Words and pictures from the author of the Elizabeth Goodweather Appalachian Mysteries
Sunday, August 24, 2008
A small chance of rain -- no more -- is forecast.
People sometimes ask where writers get their ideas. Many of mine are from my garden and surroundings -- homegrown, by crackey! (What's crackey anyway?)
By summer's end some butterflies' wings are so tattered it's a wonder they can fly at all. I stalked these two for a while, hoping to catch them together in the air to illustrate the following quote from Art's Blood. But they were intent on nectar from the plumbagos and pretty much ignored each other. Ah well. I'm quoting it anyway. (Company for dinner tonight has me in a hurry.)
"... two swallow-tailed butterflies one black, one yellow, were spiraling around each other. Their once beautiful wings were ragged and dull -- the price of survival through summer's perils and pleasures. The pair seemed unaware of their fragile state. Up and up they fluttered -- mating? fighting? playing?
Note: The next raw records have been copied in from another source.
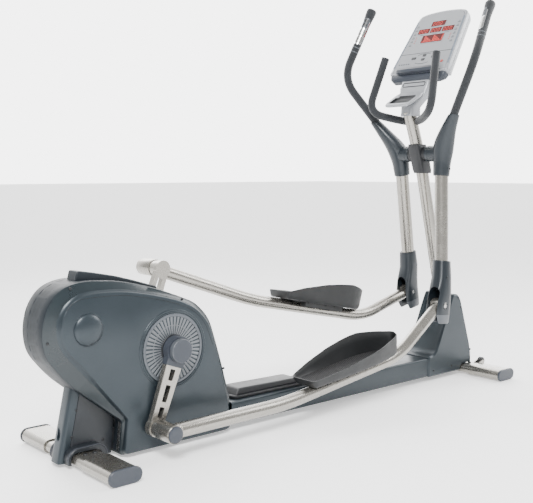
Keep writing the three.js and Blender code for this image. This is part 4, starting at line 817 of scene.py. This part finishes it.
# ------------------------------------------------------------------ swing arms
COVER = catmull([[-96, 6, 120, 33.6, 32.6], [-90, 6, 120, 35.4, 34.6], [-40, 5, 120, 38, 38],
    [10, 0, 124, 43, 44], [50, -10, 136, 41, 43], [100, -27, 163, 33, 34], [150, -41, 194, 25, 25],
    [156, -43, 197, 22.5, 22.5]], 7)
SHROUD_BAND_TOP = -690
for side, sy in SIDES.items():
    place, body = ARM[side], f"{side}_arm"
    out = Vector((0, sy, 0))
    bm = bmesh.new()
    line = [Vector((6, 117, -40)), Vector((20, 156, -558))]
    full = [line[0].lerp(line[1], k / 8) for k in range(9)]
    add_tube(bm, place, full, SWING_SKIN, 48)
    finish_mesh(f"{side}_swing_tube_skin", bm, "silver_paint", body, replaced=[f"{side}_swing_tube"])
    # one-piece upper cover with a joint line and the pivot barrel
    bm = bmesh.new()
    rings = []
    for z, x, y, hx, hy in COVER:
        rings.append([place((x + hx * math.cos(2 * math.pi * k / 40),
            y + hy * math.sin(2 * math.pi * k / 40), z)) for k in range(40)])
    add_loft(bm, rings)
    add_lathe(bm, place((0, 0, 0)), out, [(33.6, 46.6), (34.8, 47.4), (35, 49), (35, 60), (33.9, 60.8),
        (33.9, 62.4), (35, 63.2), (35, 118)], 56)
    finish_mesh(f"{side}_upper_cover_skin", bm, "arm_cover", body, smooth=math.radians(50),
        replaced=[f"{side}_upper_cover"])
    # grip with its end knob, two rings, the pulse plates and the thumb switch
    bend, top = Vector((-93, 316, 366)), Vector((78, 250, 640))
    line = smooth_line([(-35, 180, 127), bend, top], 85, 16)
    axis = (top - bend).normalized()

    bm = bmesh.new()
    add_tube(bm, place, line, GRIP_SKIN, 36)
    d0 = place(top) - place(top - axis)
    add_lathe(bm, place(top), d0, [(18, -66), (18.4, -60), (20.0, -38), (21.8, -20), (22.3, -6), (21.8, 1),
        (20.0, 5), (16.0, 7.4), (8, 8.0), (0.1, 8.0)], 44)
    finish_mesh(f"{side}_handle_skin", bm, "foam_grip", body, smooth=math.radians(50),
        replaced=[f"{side}_handle_grip"])
    bm = bmesh.new()
    ring_at = bend.lerp(top, 0.43)
    for shift in (-14, 8):
        add_lathe(bm, place(ring_at + axis * shift), d0,
            [(17.7, -2.6), (18.5, -2.0), (18.8, 0), (18.5, 2.0), (17.7, 2.6)], 44)
    finish_mesh(f"{side}_grip_rings", bm, "shroud_band", body, smooth=math.radians(50))

    # plates: patches of a cylinder about the grip
    def patch(bm, t0, t1, a0, a1, radius, thick, steps=16, corner=0.0):
        p0, p1 = bend.lerp(top, t0), bend.lerp(top, t1)
        toward_user = Vector((-0.9, -0.42, 0))
        u = (toward_user - axis * toward_user.dot(axis)).normalized()
        v = axis.cross(u)
        shell = []
        for r in (radius, radius + thick):
            for p, trim in ((p0, corner), (p0.lerp(p1, 0.06), 0), (p0.lerp(p1, 0.94), 0), (p1, corner)):
                row = []
                for k in range(steps + 1):
                    a = math.radians(a0 + trim + (a1 - a0 - 2 * trim) * k / steps)
                    row.append(place(p + u * (r * math.cos(a)) + v * (r * math.sin(a))))
                shell.append(row)
        inner, outer = shell[:4], shell[4:]
        loops = []
        for k in range(4):
            loops.append(inner[k] + outer[k][::-1])
        add_loft(bm, loops)
    bm = bmesh.new()
    patch(bm, 0.50, 0.90, -62, 62, 17.0, 2.0, corner=14)
    finish_mesh(f"{side}_pulse_frame", bm, "chrome", body)
    bm = bmesh.new()
    patch(bm, 0.52, 0.61, -50, 50, 17.6, 2.2, corner=8)
    patch(bm, 0.622, 0.71, -50, 50, 17.6, 2.2, corner=8)
    finish_mesh(f"{side}_pulse_plate", bm, "machined_steel", body)
    bm = bmesh.new()
    patch(bm, 0.74, 0.88, -46, 46, 17.6, 2.6, corner=10)
    finish_mesh(f"{side}_thumb_switch", bm, "shroud_band", body)
    bm = bmesh.new()
    patch(bm, 0.765, 0.805, -24, 24, 19.6, 1.6, corner=8)
    patch(bm, 0.82, 0.86, -24, 24, 19.6, 1.6, corner=8)
    finish_mesh(f"{side}_thumb_buttons", bm, "key_plastic", body)

    # lower shroud keeps its CAD shape; its foot is a lighter moulding
    shroud = NODES[f"{side}_lower_shroud"]
    shroud.data.materials.append(M["shroud_band"])
    origin, up = place((0, 0, 0)), (place((0, 0, 1)) - place((0, 0, 0)))
    for face in shroud.data.polygons:
        centre = sum((shroud.data.vertices[i].co for i in face.vertices), Vector()) / len(face.vertices)
        height = (centre - origin).dot(up) / up.length_squared
        if height < SHROUD_BAND_TOP + 2:
            face.material_index = 1
    # pin washers
    low = place((0, LINK_Y_FRONT + 36, -ROCKER_LENGTH))
    bm = bmesh.new()
    add_lathe(bm, low, out, [(9, -1), (15, -1), (15, 0.4), (14.2, 1.0), (9.2, 1.0), (9.2, 0.8)], 44)
    finish_mesh(f"{side}_pin_washer", bm, "machined_steel", body)

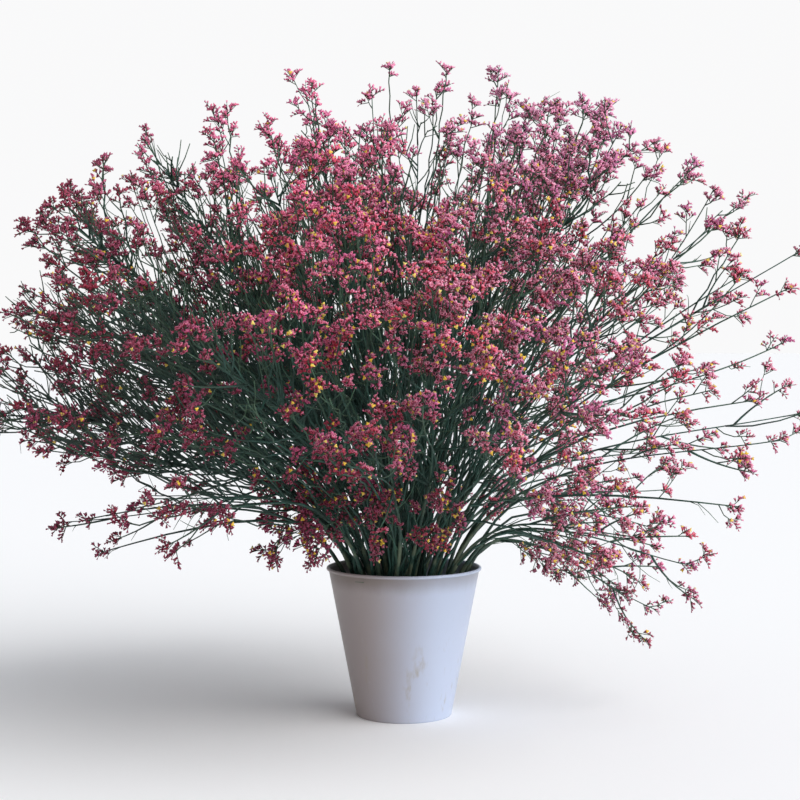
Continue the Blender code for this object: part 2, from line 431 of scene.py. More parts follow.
@dataclass
class Template:
    """A small shape that is modelled once and stamped many times."""

    points: np.ndarray
    corners: np.ndarray
    sizes: np.ndarray
    along: np.ndarray
    unwrapped: np.ndarray

    @classmethod
    def from_funnel(cls, thing: Any, rim: float) -> "Template":
        """Reads a funnel about Z that stands on its point, and removes its object.

        Args:
            thing: The modelled mesh object.
            rim: The rim's place along the outline, which runs from 0 at the point to 1 at
                the throat.

        Returns:
            The template, unwrapped with the angle across and the outline up.
        """
        mesh = thing.data
        points = np.array([v.co for v in mesh.vertices], float)
        radius = np.hypot(points[:, 0], points[:, 1])
        middle = radius < 1e-4
        throat = points[:, 2] > points[middle, 2].mean()
        along = np.where(middle, throat, rim)
        turn = np.arctan2(points[:, 1], points[:, 0]) / (2.0 * math.pi) % 1.0
        corners, sizes, unwrapped = [], [], []
        for face in mesh.polygons:
            ring = [None if middle[v] else turn[v] for v in face.vertices]
            around = [t for t in ring if t is not None]
            if max(around) - min(around) > 0.5:
                ring = [t + 1.0 if t is not None and t < 0.5 else t for t in ring]
            mean = sum(t for t in ring if t is not None) / len(around)
            corners += list(face.vertices)
            sizes.append(len(face.vertices))
            unwrapped += [(mean if t is None else t, along[v]) for t, v in zip(ring, face.vertices)]
        bpy.data.objects.remove(thing)
        spread = np.array(unwrapped)
        spread[:, 0] = (spread[:, 0] - spread[:, 0].min()) / np.ptp(spread[:, 0])
        return cls(points, np.array(corners), np.array(sizes), along, spread)


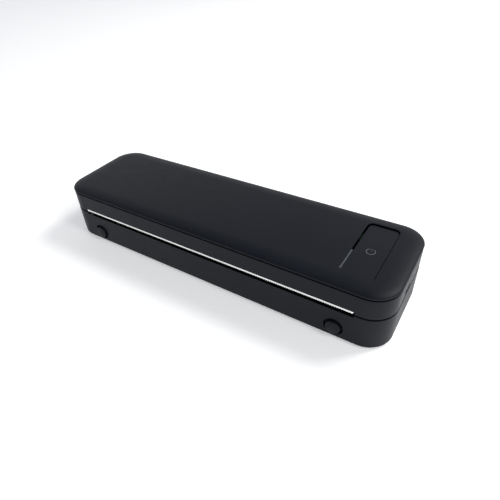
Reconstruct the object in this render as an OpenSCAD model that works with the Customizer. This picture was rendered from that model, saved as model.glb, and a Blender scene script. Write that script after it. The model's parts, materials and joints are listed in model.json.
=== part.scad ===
// Portable A4 thermal printer. A cover hinged at the rear closes over a straight paper path:
// rear inlet, platen and print head, front outlet with a tear bar.
// Origin: bottom centre of the rubber feet. +X along the body, -Y front, +Z up.

/* [Body] */
// Length of the body
body_l = 266; // [264:1:290]
// Depth of the body, front to rear
body_w = 75.5; // [75:0.5:90]
// Corner radius in plan
corner_r = 17; // [15:0.5:18]
// Height of the lower half, underside to seam
base_h = 24.5; // [24:0.5:30]
// Height of the upright band of the cover
band_h = 14.8; // [14.8:0.1:24]
// Thickness of the shell walls
wall = 2; // [1.8:0.1:2.2]
// Thickness of the floor of the lower half
floor_t = 2; // [1.8:0.1:2.4]
// Radius of the lower outer edge
bottom_r = 1.5; // [0.8:0.1:1.8]
// Gap between cover and lower half
seam_gap = 1.05; // [0.3:0.05:1.2]

/* [Top panel] */
// Reach of the elliptical top edge, measured across
edge_run = 11; // [6:0.5:11.5]
// Fall of the elliptical top edge
edge_drop = 2.4; // [1.6:0.05:2.8]
// Radius of the panel's lower edge
rim_r = 1; // [0.4:0.05:1.2]
// Height of the groove under the panel
groove_h = 0.8; // [0.2:0.05:0.9]
// Depth of the groove under the panel
groove_d = 1.2; // [0.9:0.1:1.6]
// Thickness of the panel
panel_t = 2; // [1.6:0.1:2.2]

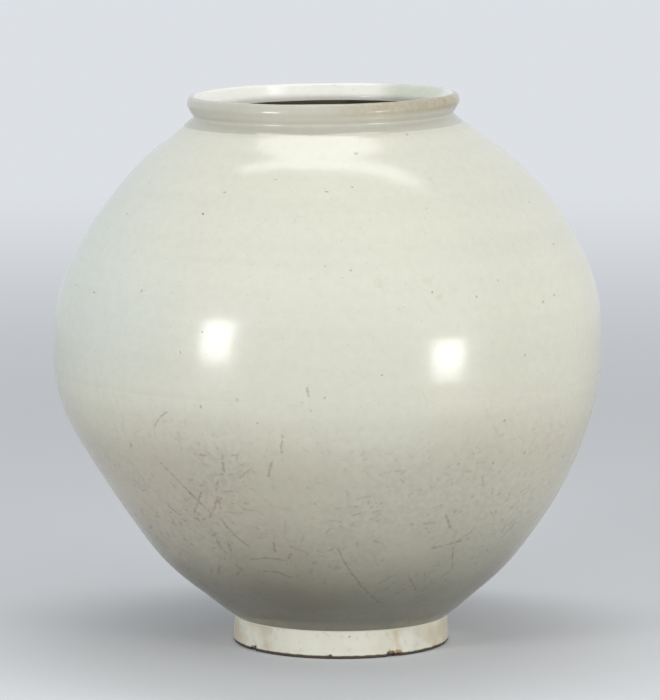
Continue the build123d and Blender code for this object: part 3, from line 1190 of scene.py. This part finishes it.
def softbox(name, azimuth, elevation, distance, width, height, radiance, shape):
    """A softbox facing the middle of the jar, brighter in its middle than at its edges."""
    for share in softbox_shares:
        data = bpy.data.lights.new(name, "AREA")
        data.shape = shape
        data.size = width * share
        data.size_y = height * share
        data.energy = radiance / len(softbox_shares) * data.size * data.size_y * math.pi
        lamp = bpy.data.objects.new(name, data)
        lamp.location = softbox_aim + toward(azimuth, elevation) * distance
        lamp.rotation_mode = "QUATERNION"
        lamp.rotation_quaternion = toward(azimuth, elevation).to_track_quat("Z", "Y")
        lamp.visible_camera = False
        bpy.context.scene.collection.objects.link(lamp)


def studio():
    """The world: soft light in a few wide lobes, and the plain background for the camera."""
    world = bpy.data.worlds.new("studio")
    bpy.context.scene.world = world
    world.use_nodes = True
    tree = world.node_tree
    tree.nodes.clear()
    direction = node(tree, "TexCoord").outputs["Generated"]
    light = (*ambient, 1)
    for (azimuth, elevation), strength, tightness, colour in lobes:
        facing = measure(tree, "DOT_PRODUCT", direction, toward(azimuth, elevation))
        lobe = maths(tree, "POWER", maths(tree, "MAXIMUM", facing, 0.0), tightness)
        lobe = times(tree, lobe, strength)
        parts = {k: times(tree, lobe, colour[k]) for k in range(3)}
        tint = node(tree, "CombineColor", parts).outputs[0]
        light = mixed(tree, 1.0, light, tint, "ADD")
    shown = mixed(tree, seen_ray(tree), light, (*background, 1))
    sky = node(tree, "Background", {"Color": shown, "Strength": 1.0})
    ending = node(tree, "OutputWorld")
    tree.links.new(sky.outputs[0], ending.inputs["Surface"])


def camera():
    """The camera at the photograph's angle."""
    data = bpy.data.cameras.new("camera")
    data.lens = camera_lens
    data.sensor_width = camera_sensor
    seen = bpy.data.objects.new("camera", data)
    seen.location = camera_place
    seen.rotation_mode = "QUATERNION"
    seen.rotation_quaternion = (camera_aim - camera_place).to_track_quat("-Z", "Y")
    bpy.context.scene.collection.objects.link(seen)
    bpy.context.scene.camera = seen


camera()
studio()
stage()
for box in softboxes:
    softbox(*box)
bpy.context.scene.view_settings.view_transform = "Standard"

body_glaze = jar_glaze()
lining = inner_glaze()
seam_glaze = slip_glaze()
foot_ring(foot_glaze())
foot_slip(seam_glaze)
lower_bowl(body_glaze, lining)
belly_slip(seam_glaze, lining)
upper_bowl(body_glaze, lining)
neck_slip(seam_glaze, lining)
mouth_rim(mouth_glaze(), lining)
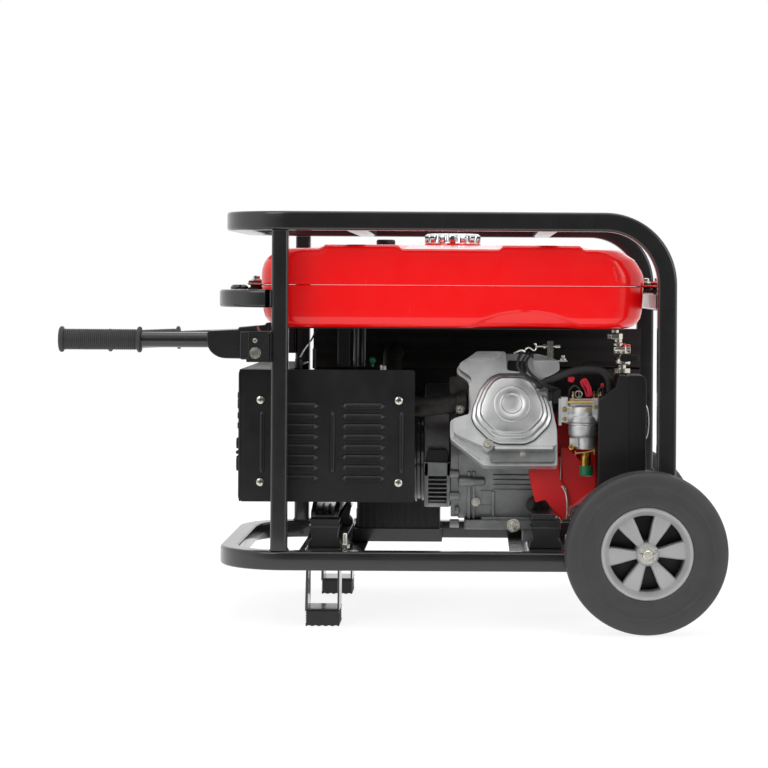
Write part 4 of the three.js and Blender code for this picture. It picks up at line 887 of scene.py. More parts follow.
# %% Handles
HANDLE_RISE = 19.5  # the tube's middle above the pivot
HANDLE_RADIUS, HANDLE_END = 12, 296
GRIP_START, GRIP_LENGTH, RIB_PITCH = 181, 128, 3.1
DROOP = {"front": 0.0, "rear": -2.5}  # degrees
for side_name, side in SIDES:
    body = f"handle_{side_name}"
    droop = DROOP[side_name]
    pivot = pivot_of(side_name, side)
    y = pivot.y
    swing = Matrix.Translation(pivot) @ Matrix.Rotation(math.radians(droop), 4,
                                                        "Y") @ Matrix.Translation(-pivot)
    axis_z = pivot.z + HANDLE_RISE
    tube_ends = [Vector((pivot.x - 60, y, axis_z)), Vector((pivot.x - HANDLE_END, y, axis_z))]
    tube = swept(circle(HANDLE_RADIUS, 40), tube_ends)
    quarter = [math.pi / 16 * i for i in range(9)]
    belly = [(pivot.x - 76 + 30 * (1 - math.cos(a)), 449 - 26 * math.sin(a)) for a in quarter]
    knuckle_outline = [(pivot.x + 9, 424), (pivot.x + 11, 440), (pivot.x + 8, 458), (pivot.x + 3, 470),
                       (pivot.x + 2, 475),
                       (pivot.x - 26, 472), (pivot.x - 28, 468.5), (pivot.x - 74, 466.5),
                       (pivot.x - 76, 464)]
    knuckle_outline += belly + [(pivot.x + 2, 422.4)]
    knuckle = extruded("Y", knuckle_outline, y - 16.8, y + 16.8)
    piece(f"handle_knuckle_and_tube_{side_name}", changed([tube, knuckle], swing), powder_coat, body,
          hides=f"handle_tube_{side_name}", edge=1.6)
    profile = [(12.2, 0), (19, 0), (20.4, 1.2), (20.4, 4), (19, 5.4), (16.6, 6.4)]
    station = 9.0
    while station < GRIP_LENGTH - 10:
        profile += [(15.3, station), (16.4, station + 0.7), (16.4, station + 1.8), (15.3, station + 2.5)]
        station += RIB_PITCH
    profile += [(16.6, 121), (19.6, 122.4), (20.4, 124), (20.4, 126), (18.5, GRIP_LENGTH), (0, GRIP_LENGTH)]
    grip = turned("X", [(r, -s) for r, s in profile], (pivot.x - GRIP_START, y, axis_z), 56)
    piece(f"ribbed_grip_{side_name}", changed([grip], swing), tyre_rubber, body,
          hides=f"handle_grip_{side_name}", edge=0, crease=50)
    low, high = span(f"handle_lock_pin_{side_name}")
    centre = (low + high) / 2
    inner, face = (high.y, low.y) if side < 0 else (low.y, high.y)
    pin = [turned("Y", [(0, inner - face), (4, inner - face), (4, -side * 2.4), (3.6, -side * 0.8),
                        (2.8, 0), (0, 0)],
                  (centre.x, face, centre.z), 32)]
    piece(f"spring_lock_pin_{side_name}", pin, zinc, f"lock_pin_{side_name}",
          hides=f"handle_lock_pin_{side_name}", edge=0.3)
count("handles")

# %% [markdown]
# ## The fuel tank
#
# The tank is two pans deep-drawn from sheet and seam-welded round a flange at mid height. A drawn pan
# never has a sharp edge, so each is lofted as a stack of rings round its plan. Every ring is cut into
# points 4 mm apart, close enough to draw the pressed pads on the lid and the arched hollow low on the
# side. A thin black mat is glued under the tank, against the heat of the engine.

# %% Drawn pans
TANK_LEFT, TANK_RIGHT, TANK_HALF, TANK_CORNER = -346, 268, 205, 48
TANK_FLOOR, SEAM, LID = 471, 539.4, 601
PLATEAU, PLATEAU_SHOULDER, PLATEAU_RISE, ENDS_DROP = (-250, 172), 10, 6.2, 3.4
SCALLOP, SCALLOP_SHOULDER = (-127, 43), 8
ARCH_MIDDLE, ARCH_CROWN, ARCH_HALF = 78, 499, 88


def spaced(outline, step):
    """The same closed outline with a point about every step."""
    dense = []
    for a, b in zip(outline, outline[1:] + outline[:1]):
        count = max(1, round(math.dist(a, b) / step))
        dense += [(a[0] + (b[0] - a[0]) * i / count, a[1] + (b[1] - a[1]) * i / count)
                  for i in range(count)]
    return dense


TANK_PLAN = spaced(rounded(TANK_LEFT, TANK_RIGHT, -TANK_HALF, TANK_HALF, TANK_CORNER, 12), 4)


def smooth(a, b, v):
    """0 up to a, 1 from b on, and an easy slope between."""
    t = min(1, max(0, (v - a) / (b - a)))
    return t * t * (3 - 2 * t)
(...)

It was difficult to say.
Elizabeth watched in open-mouthed absorption -- her busy thoughts almost silenced. Almost, but not quite. I have a real feeling that's a metaphor for something or other but I'm not going to go there. They're just two butterflies. I will not bring my English major's sensibilities into this.
Time for lunch. She stood stretched and tried not to think of Phillip Hawkins and herself as she climbed the hill back to her house."